Soon, the "refrigerators" and "freezers" beget hideous offspring and called them "retail managers". They were a terrifying cross between the alien life forms and the dredges of rotten food left in the depths of every cooling box, capable of developing sentience if left unattended for several years.
These so called retail managers began to advertise more and more food, bigger and larger meals, fatter and more comfortable couches. "Why walk when you can roll?" They said over the airways and the brainwashed masses listened. They ate and ate and ate.
To what end, you may ask.
Well, you see, it's the Great American Squirrel that started it all. After learning space travel, the G.A.S. (as it is commonly called in circles that are In The Know) began colonizing the planets of nearby stars.
Soon, they came upon a strange planet. A cold planet. A metallic planet.
...A planet with really poor interior decorating.
"What an eyesore!" The G.A.S. exclaimed loudly to one another and all agreed it would be best to merely kersplode the planet.
Kersploding is similar to exploding, but much different.
With explosions you get bits flying here and there and all about willy nilly with a big sound like "pow" or "pop" or "kapow bam bam bitty bit bam!"
With kersploding you get bits flying here and there and all about willy nilly with a big sound like "piffle" and the scent of bad eggs.
Kersploding is a grievous insult to a planet. Or a country, town, state, or even a person. It's also been known to be a part of urban warfare - the practice of slipping beneath the sheets followed by the actions that bring about the phrase "silent but deadly" - this too has it's roots in kersploding techniques.
As I was saying, the Great American Squirrels kersploded the planet. The occupants were rocketed into space and a trillion gazillion miles an hour followed closely by the sound "piffle" and reeking of bad eggs.
The refrigerators and freezers floated across space, trying hard not to smell one another, and contemplated their revenge.
This, by the way, explains why every refrigerator (even the brand new ones) always seem to have this strange ... vaguely detectable odor of ... rotten something. No matter how much you clean, bleach and search for it you simply can't get rid of it. It's the mark of the great kersplosion of 1825. Their shame. Their reason for revenge (aside from the decimation of their entire planet).
So, they infiltrated the planet Earth and made all the Americans fat (but left the other countries alone, though they did enjoy the sights of Europe and Asia and thus go there to vacation).

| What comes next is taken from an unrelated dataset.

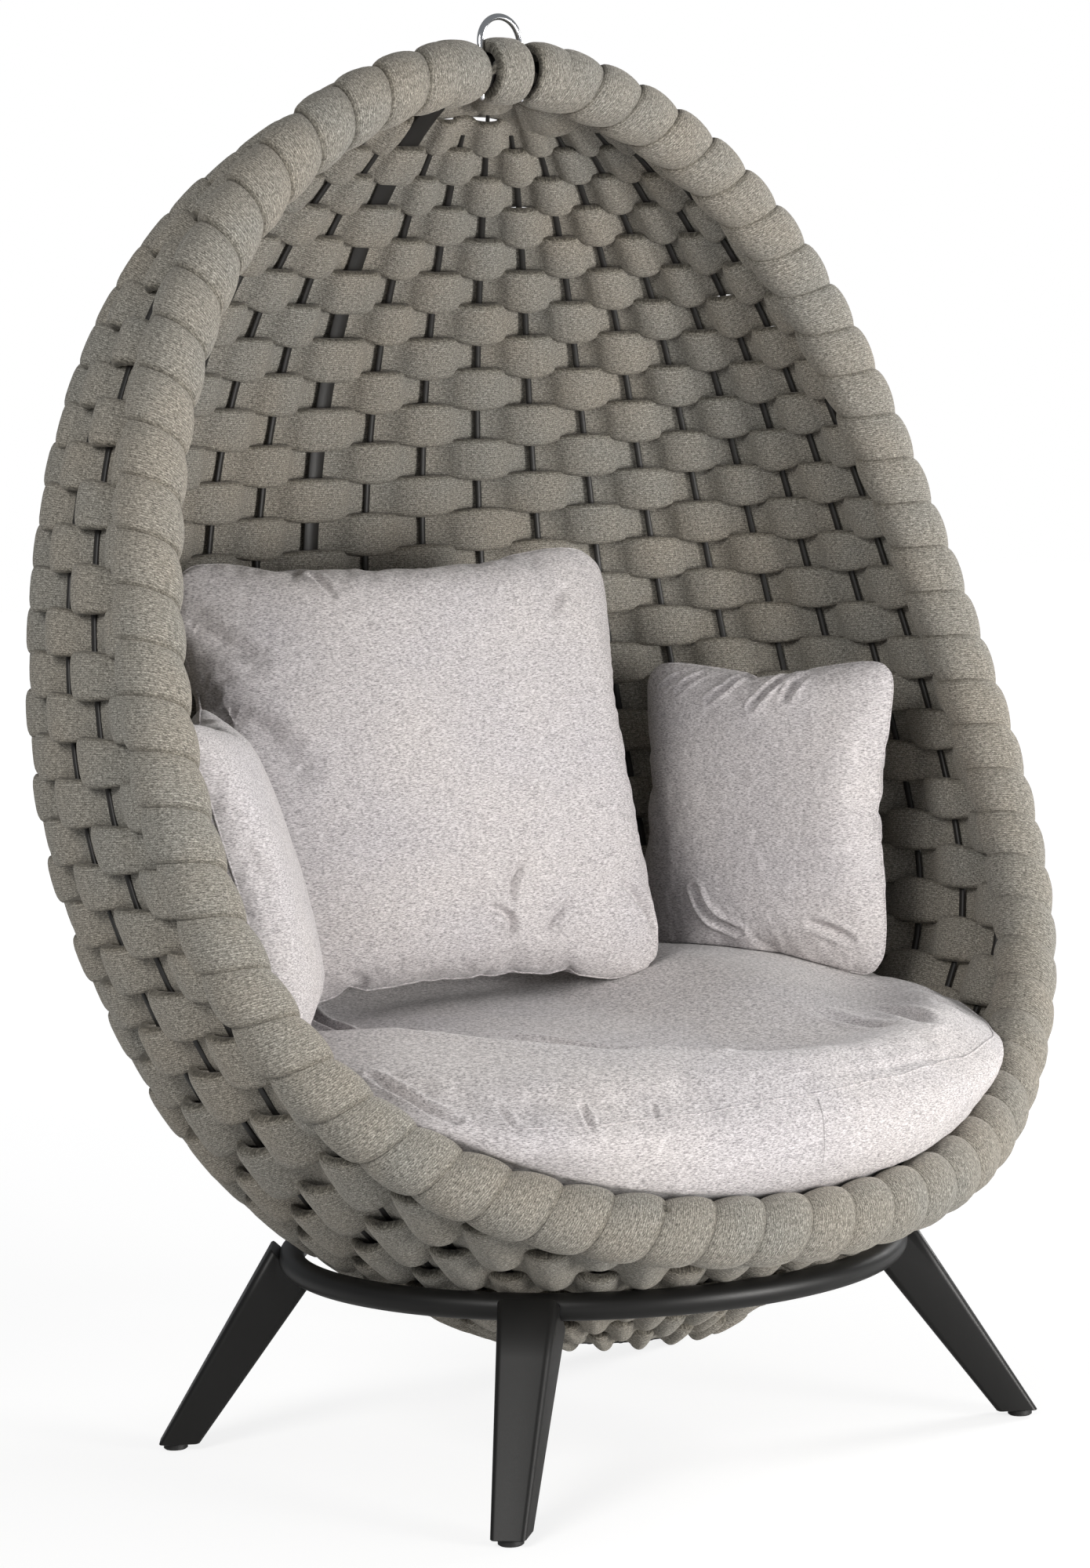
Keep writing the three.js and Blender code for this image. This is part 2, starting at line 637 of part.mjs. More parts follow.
// A leg: tapered, rounded box section, saddled over the ring's tube and cut level at the foot.
function legGeometry(angle) {
  const top = legSection(
    vec(LEG_TOP_INNER[0], 0, LEG_TOP_INNER[1]),
    vec(LEG_TOP_OUTER[0], 0, LEG_TOP_OUTER[1]),
    LEG_TOP_WIDTH,
    LEG_CORNER
  );
  const foot = legSection(
    vec(LEG_FOOT_INNER, 0, GLIDE_HEIGHT + TOUCH),
    vec(LEG_FOOT_OUTER, 0, GLIDE_HEIGHT + TOUCH),
    LEG_FOOT_WIDTH,
    LEG_CORNER * 0.7
  );
  const leg = toManifold(loft([foot, top]).applyMatrix4(legTurn(angle)));
  return fromManifold(leg.subtract(toManifold(ringGeometry(RING_TUBE_RADIUS + TOUCH))));
}

function glideGeometry(angle) {
  const place = vec((LEG_FOOT_INNER + LEG_FOOT_OUTER) / 2 + GLIDE_SETOUT, 0, GLIDE_HEIGHT / 2);
  return new THREE.CylinderGeometry(GLIDE_RADIUS, GLIDE_RADIUS, GLIDE_HEIGHT, 12)
    .rotateX(Math.PI / 2)
    .translate(place.x, place.y, place.z)
    .applyMatrix4(legTurn(angle));
}

// How high the pod's bottom pole stands when the weave rests in the ring.
function podSeatHeight() {
  const reach = WEAVE_REACH + RING_TUBE_RADIUS + TOUCH;
  let height = 0;
  for (let level = 0.02; level < 0.2; level += 0.0005) {
    for (const angle of [0, Math.PI / 2, Math.PI]) {
      const { x, y, z } = podPoint(level, angle);
      const short = RING_RADIUS - Math.hypot(x, y);
      if (Math.abs(short) < reach) {
        height = Math.max(height, RING_HEIGHT - z + Math.sqrt(reach * reach - short * short));
      }
    }
  }
  return height;
}

// ---------------------------------------------------------------- cushions

// How far the pod's inner face lies from the ring's axis, in one direction.
function wallDistance(height, direction) {
  const level = height / POD_HEIGHT;
  const { halfWidth, halfDepth, middleY } = podSection(level);
  const normal = podNormal(level, Math.PI / 2);
  const inset = (WEAVE_REACH + SEAT_WALL_GAP) / Math.max(0.3, Math.hypot(normal.x, normal.y));
  const [a, b] = [halfWidth - inset, halfDepth - inset];
  const [dx, dy] = [Math.cos(direction) / a, Math.sin(direction) / b];
  const start = -middleY / b;
  const [p, q, r] = [dx * dx + dy * dy, dy * start, start * start - 1];
  return (-q + Math.sqrt(Math.max(q * q - p * r, 0))) / p;
}

// How far one can go from the ring's axis before the rim is near, in one direction and a little to
// each side of it.
function rimReach(height, direction, furthest) {
  const step = 4;
  const isNear = (reach) =>
    [-0.5, 0, 0.5].some((turn) => {
      const angle = direction + (turn * 2 * Math.PI) / SEAT_SIDES;
      const point = vec(reach * Math.cos(angle), reach * Math.sin(angle), height);
      return distanceToRim(point) < RIM_CLEARANCE + SEAT_RIM_GAP;
    });
  let reach = furthest / 2;
  while (reach < furthest && !isNear(reach + step)) reach += step;
  return Math.min(reach, furthest);
}

// The seat cushion, ring by ring from the bottom to the crown: how far up to the seam, how wide and
// how crowned each ring is. It fills the bowl as far as the pod's inner face and the rim let it.
function seatCushionGeometry(podBottom) {
  const rows = [
    [0, 0.62, 0],
    [0.14, 0.86, 0],
    [0.4, 0.98, 0],
    [0.68, 1, 0],
    [0.92, 0.985, 0],
    [1, 0.94, 0.2],
    [1, 0.78, 0.6],
    [1, 0.45, 0.93],
    [1, 0.12, 1],
  ];
  const rings = rows.map(([rise, spread, crown]) =>
    steps(SEAT_SIDES, (i) => {
      const direction = (2 * Math.PI * i) / SEAT_SIDES;
      const [c, s] = [Math.cos(direction), Math.sin(direction)];
      const own =
        spread /
        Math.pow(
          Math.pow(Math.abs(c) / SEAT_HALF_WIDTH, SEAT_SQUARENESS) +
            Math.pow(Math.abs(s) / SEAT_HALF_DEPTH, SEAT_SQUARENESS),
          1 / SEAT_SQUARENESS
        );
      const toBack = (1 + (own * s) / SEAT_HALF_DEPTH) / 2;
      const seam = SEAT_SEAM_FRONT + (SEAT_SEAM_BACK - SEAT_SEAM_FRONT) * toBack;
      const height = SEAT_BOTTOM + (seam - SEAT_BOTTOM) * rise + SEAT_CROWN * crown;
      const wall = wallDistance(height - podBottom, direction);
      const reach = rimReach(height - podBottom, direction, Math.min(own, wall));
      return vec(reach * c, reach * s, height);
    })
  );
  return loft(rings);
}

// A loose pillow: two crowned faces that meet in a seam, with the sides drawn in between the corners.
// "lean" tips it back.
function pillowGeometry({ size, middle, lift, facing, lean }) {
  const [halfWidth, halfHeight, halfThickness] = size.map((share) => (share * POD_HALF_WIDTH) / 2);
  const [x, y] = middle.map((share) => share * POD_HALF_WIDTH);
  const height = SEAT_SEAM_BACK + lift + halfHeight * Math.cos(radians(lean));
  const cells = 6;
  const spread = (i) => Math.sin((Math.PI / 2) * ((2 * i) / cells - 1));
  const face = (side) =>
    steps(cells + 1, (row) =>
      steps(cells + 1, (column) => {
        const [u, v] = [spread(column), spread(row)];
        const crown = Math.pow((1 - u * u) * (1 - v * v), 0.42);
        const seam = side * (PILLOW_SEAM / 2);
        return vec(
          halfWidth * u * (1 - PILLOW_DRAW_IN * (1 - v * v) * Math.abs(u)),
          seam + side * (halfThickness - PILLOW_SEAM / 2) * crown,
          halfHeight * v * (1 - PILLOW_DRAW_IN * (1 - u * u) * Math.abs(v))
        );
      })
    );
  const [front, back] = [face(-1), face(1)];
  const points = [...front.flat(), ...back.flat()];
  const at = (row, column) => row * (cells + 1) + column;
  const behind = (cells + 1) * (cells + 1);
  const index = [];
  for (let row = 0; row < cells; row++) {
    for (let column = 0; column < cells; column++) {
      const [a, b] = [at(row, column), at(row, column + 1)];
      const [c, d] = [at(row + 1, column + 1), at(row + 1, column)];
      index.push(a, b, c, a, c, d);
      index.push(a + behind, c + behind, b + behind, a + behind, d + behind, c + behind);
    }
  }
  const rimPath = [
    ...steps(cells, (i) => at(0, i)),
    ...steps(cells, (i) => at(i, cells)),
    ...steps(cells, (i) => at(cells, cells - i)),
    ...steps(cells, (i) => at(cells - i, 0)),
  ];
  rimPath.forEach((a, i) => {
    const b = rimPath[(i + 1) % rimPath.length];
    index.push(b, a, a + behind, b, a + behind, b + behind);
  });
  return toGeometry(points, index)
    .rotateX(radians(-lean))
    .rotateZ(radians(facing))
    .translate(x, y, height);
}

// ---------------------------------------------------------------- assembly

const chair = new THREE.Group();

function addPiece(parent, name, geometry, material) {
  const mesh = new THREE.Mesh(geometry, material);
  mesh.name = name;
  parent.add(mesh);
}

const legNames = ['front_left', 'front_right', 'rear_left', 'rear_right'];
addPiece(chair, 'base_ring', ringGeometry(RING_TUBE_RADIUS), STAND_PAINT);
LEG_ANGLES.forEach((angle, i) => {
  addPiece(chair, `leg_${legNames[i]}`, legGeometry(angle), STAND_PAINT);
  addPiece(chair, `foot_glide_${legNames[i]}`, glideGeometry(angle), GLIDE_PLASTIC);
});

const pod = new THREE.Group();
const podBottom = podSeatHeight();
pod.position.z = podBottom;
chair.add(pod);

addPiece(pod, 'rib_cage', ribCageGeometry(), RIB_PAINT);
addPiece(pod, 'rim_hoop', rimHoopGeometry(), RIB_PAINT);
const wrapTurns = Math.round((RIM_LENGTH - 2 * mainWrapStart) / WRAP_PITCH);
addPiece(pod, 'rim_wrap', wrapGeometry(mainWrapStart, RIM_LENGTH - mainWrapStart, wrapTurns), STRAP_FABRIC);
addPiece(pod, 'rim_wrap_top', wrapGeometry(-topWrapEnd, topWrapEnd, 1), STRAP_FABRIC);
addPiece(pod, 'hanging_loop', hangingLoopGeometry(), CHROME);
legPlaces.forEach((place, i) => {
  addPiece(pod, `dome_nut_${['left', 'right'][i]}`, domeNutGeometry(place), CHROME);
});
for (let course = 0; course < COURSE_COUNT; course++) {
  const name = `woven_strap_${String(course + 1).padStart(2, '0')}`;
  addPiece(pod, name, courseGeometry(course), STRAP_FABRIC);
}

addPiece(chair, 'seat_cushion', seatCushionGeometry(podBottom), CUSHION_FABRIC);
addPiece(chair, 'back_pillow', pillowGeometry(BACK_PILLOW), CUSHION_FABRIC);
addPiece(chair, 'scatter_pillow_right', pillowGeometry(RIGHT_PILLOW), CUSHION_FABRIC);
addPiece(chair, 'scatter_pillow_left', pillowGeometry(LEFT_PILLOW), CUSHION_FABRIC);

// The origin is on the floor, below the middle of the whole chair.
chair.updateMatrixWorld(true);
const bounds = new THREE.Box3().setFromObject(chair);
const middle = bounds.getCenter(vec());
chair.position.set(-middle.x, -middle.y, -bounds.min.z);

export default chair;
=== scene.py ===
"""Finish of the woven egg chair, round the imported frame. Metres, +Z up, the mouth faces -Y."""

import math

import bmesh
import bpy
import numpy as np
from mathutils import Matrix, Vector
from mathutils.bvhtree import BVHTree
from mathutils.kdtree import KDTree


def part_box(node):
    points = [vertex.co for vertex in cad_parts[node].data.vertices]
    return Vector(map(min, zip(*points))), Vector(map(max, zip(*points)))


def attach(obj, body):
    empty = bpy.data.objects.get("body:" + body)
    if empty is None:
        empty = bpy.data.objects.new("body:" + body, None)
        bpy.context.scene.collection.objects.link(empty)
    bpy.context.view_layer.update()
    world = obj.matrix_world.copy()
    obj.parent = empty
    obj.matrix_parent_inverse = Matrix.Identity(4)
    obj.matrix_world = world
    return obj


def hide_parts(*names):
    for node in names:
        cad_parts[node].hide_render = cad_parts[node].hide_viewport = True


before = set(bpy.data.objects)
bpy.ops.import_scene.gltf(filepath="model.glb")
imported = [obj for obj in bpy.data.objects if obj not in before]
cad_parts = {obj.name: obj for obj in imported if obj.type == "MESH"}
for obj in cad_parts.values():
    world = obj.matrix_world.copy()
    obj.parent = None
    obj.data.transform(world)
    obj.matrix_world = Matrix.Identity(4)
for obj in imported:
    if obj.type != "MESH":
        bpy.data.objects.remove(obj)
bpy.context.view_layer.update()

TAU = 2 * math.pi

# ---- sizes, in metres but for the creases

# Pod shell, midway through the weave: level sections are ellipses, level 0 the bottom pole
POD_HEIGHT = 1.546
POD_HALF_WIDTH = 0.651
POD_TAPER = (-0.1137, 0.1172, 0.2297, -0.2571)
DEPTH_SHARE = (0.759, -0.262, -0.4119, 0.435)
SWEEP_SHARE = (0.0062, 0.3324, -0.2774, -0.1275)
WAIST_LEVEL = 0.4
BOWL_LEVELS = (0.03, 0.374)
BELLY_DROP = 0.0134
BELLY_LEVEL = 0.1135
POLE_FORWARD = 0.025
POLE_LEVEL = 0.05

# Mouth
MOUTH_SHARE = (0.0633, -0.0327, -0.2664, -0.0546)
MOUTH_LIP = 0.099
MOUTH_LIP_DROP = 0.878
MOUTH_LIP_SHARPNESS = 24
RIM_STEPS = 2400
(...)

"Roll, roll!" Said the retail managers and gave the Americans huge vehicles with giant tires and terrible gas mileage (the last not intentional at first until the refrigerators struck a deal with an oil company and got a ten percent kick back).
The Americans rolled. They rolled here and there, up and down hills and mountains. Their automobiles were so large they couldn't see the road unless it was a mile in front of them.
Millions of rodents were squashed beneath the tires of the rolling fat Americans.
Many of them G.A.S.
The refrigerators and freezers laughed and laughed. They were enacting sweet revenge.
The G.A.S. took to taunting the rolling automobiles. They would run into the road and stare it down, swerving at the last second while hoping to disable the vehicle by terrorizing its occupant into smashing into a guard rail.
This war continues today.
Say "no" to war. Don't become an unwilling participant. Start jogging today and buy a Prius.